Everyone left the house yesterday, and the Interloper was locked in the bedroom, which apparently he likes, lolling on the bed all day like a sultan. I, on the otherhand, slept on the basement sofa, like the queen I am. The Interloper was leery about coming down after everyone was home, and I gave him a pass by staying downstairs in the home office, which was cool. Treats were dispensed, along with what my mistress called "meds," which is some device that she sticks into my hide twice a day. It doesn't hurt, and I am calm because petting, schmoozing and treats are forthcoming. A cat would be crazy to object.
This morning, OTOH, I emerged from said home office to find the Interloper sitting in the kitchen, big as you please. He jumped on a chair. Rats! He has enough sense to always take the high ground. We both spat, and I growled until my mistress calmed me with a back massage. Then I slunk around. Yowsa! We both got treats, and since I was forbidden my drama queen act, I retreated to the coolness of the home office. The Interloper is still on a chair, and quite comfy in my house. Grrrr. And again grrrr.

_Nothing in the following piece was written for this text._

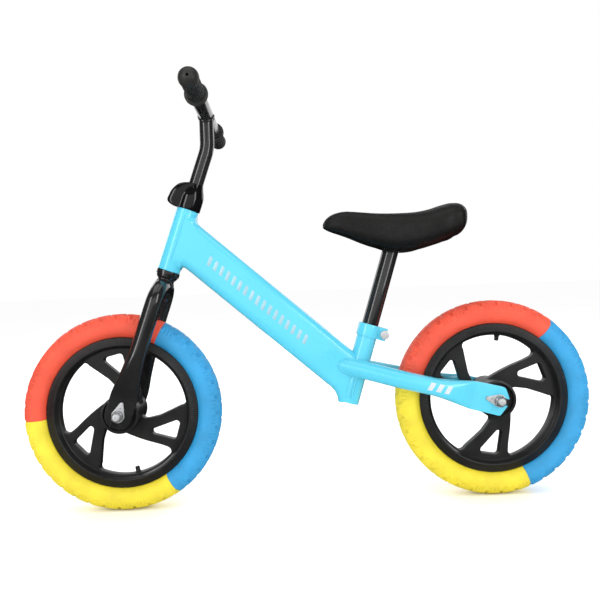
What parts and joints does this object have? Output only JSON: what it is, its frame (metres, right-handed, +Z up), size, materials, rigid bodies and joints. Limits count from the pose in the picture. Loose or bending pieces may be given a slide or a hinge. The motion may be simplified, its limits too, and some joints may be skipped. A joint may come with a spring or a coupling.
{
  "type": "balance bike",
  "caption": "Child's balance bike: sky blue steel frame, black fork and bar, black one-piece wheels, foam tyres in red, yellow and blue.",
  "frame": {"origin": "On the ground, midway between the two axles and between the two sides", "axes": "+X forward towards the front wheel, +Y to the rider's left, +Z up"},
  "size_m": [0.87, 0.3908, 0.6165],
  "materials": {
    "frame_paint": "gloss",
    "black_paint": "gloss",
    "black_plastic": "gloss",
    "red_foam": "satin",
    "yellow_foam": "satin",
    "blue_foam": "satin",
    "grip_rubber": "matte",
    "saddle_skin": "matte",
    "zinc": "satin",
    "steel": "satin"
  },
  "bodies": {
    "frame": {"head_tube": "frame_paint", "main_tube": "frame_paint", "seat_tube": "frame_paint", "chainstay_left": "frame_paint", "chainstay_right": "frame_paint", "headset_cup_lower": "black_paint", "headset_cup_upper": "black_paint", "seat_clamp": "frame_paint", "seat_clamp_bolt": "zinc", "seat_clamp_nut": "zinc", "rear_axle": "zinc", "rear_nut_left": "zinc", "rear_nut_right": "zinc", "rear_washer_left": "zinc", "rear_washer_right": "zinc", "rear_spacer_left": "steel", "rear_spacer_right": "steel"},
    "fork": {"steerer": "black_paint", "fork_blade_left": "black_paint", "fork_blade_right": "black_paint", "crown_race": "black_paint", "ball_ring_lower": "steel", "ball_ring_upper": "steel", "top_race": "black_paint", "stem_clamp": "black_paint", "stem_clamp_bolt": "zinc", "stem_clamp_nut": "zinc", "headset_cover": "black_plastic", "front_axle": "zinc", "front_nut_left": "zinc", "front_nut_right": "zinc", "front_washer_left": "zinc", "front_washer_right": "zinc", "front_spacer_left": "steel", "front_spacer_right": "steel"},
    "handlebar": {"stem_post": "black_paint", "crossbar": "black_paint", "grip_left": "grip_rubber", "grip_right": "grip_rubber"},
    "seat": {"seat_post": "black_paint", "saddle_bracket": "black_paint", "saddle_bolts": "zinc", "saddle_base": "black_plastic", "saddle_pad": "saddle_skin"},
    "front_wheel_set": {"front_rim": "black_plastic", "front_spokes": "black_plastic", "front_hub": "black_plastic", "front_tyre_red": "red_foam", "front_tyre_yellow": "yellow_foam", "front_tyre_blue": "blue_foam", "front_bearings": "steel", "front_sleeve": "steel"},
    "rear_wheel_set": {"rear_rim": "black_plastic", "rear_spokes": "black_plastic", "rear_hub": "black_plastic", "rear_tyre_red": "red_foam", "rear_tyre_yellow": "yellow_foam", "rear_tyre_blue": "blue_foam", "rear_bearings": "steel", "rear_sleeve": "steel"}
  },
  "joints": [
    {"name": "steering", "type": "hinge", "parent": "frame", "child": "fork", "pos_m": [0.21084, 0, 0.35712], "axis": [-0.3371, 0, 0.9415], "continuous": true},
    {"name": "handlebar_height", "type": "slide", "parent": "fork", "child": "handlebar", "axis": [-0.3371, 0, 0.9415], "range_m": [-0.03, 0.04]},
    {"name": "seat_height", "type": "slide", "parent": "frame", "child": "seat", "axis": [-0.3007, 0, 0.9537], "range_m": [-0.08, 0.03]},
    {"name": "front_wheel_spin", "type": "hinge", "parent": "fork", "child": "front_wheel_set", "pos_m": [0.285, 0, 0.15], "axis": [0, 1, 0], "continuous": true},
    {"name": "rear_wheel_spin", "type": "hinge", "parent": "frame", "child": "rear_wheel_set", "pos_m": [-0.285, 0, 0.15], "axis": [0, 1, 0], "continuous": true}
  ]
}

He uses my litter box and had the audacity to "mark" it, after I had marked it, but someone scrubbed it off. Being a cat is a hard slog through life and endless difficulties. My mistress says she would like to "come back" as a cat in her household, whatever that means. People are very mysterious, and not catlike at all.
Off for another nap. This patrolling of the house and asserting my rights as First Cat is very wearisome.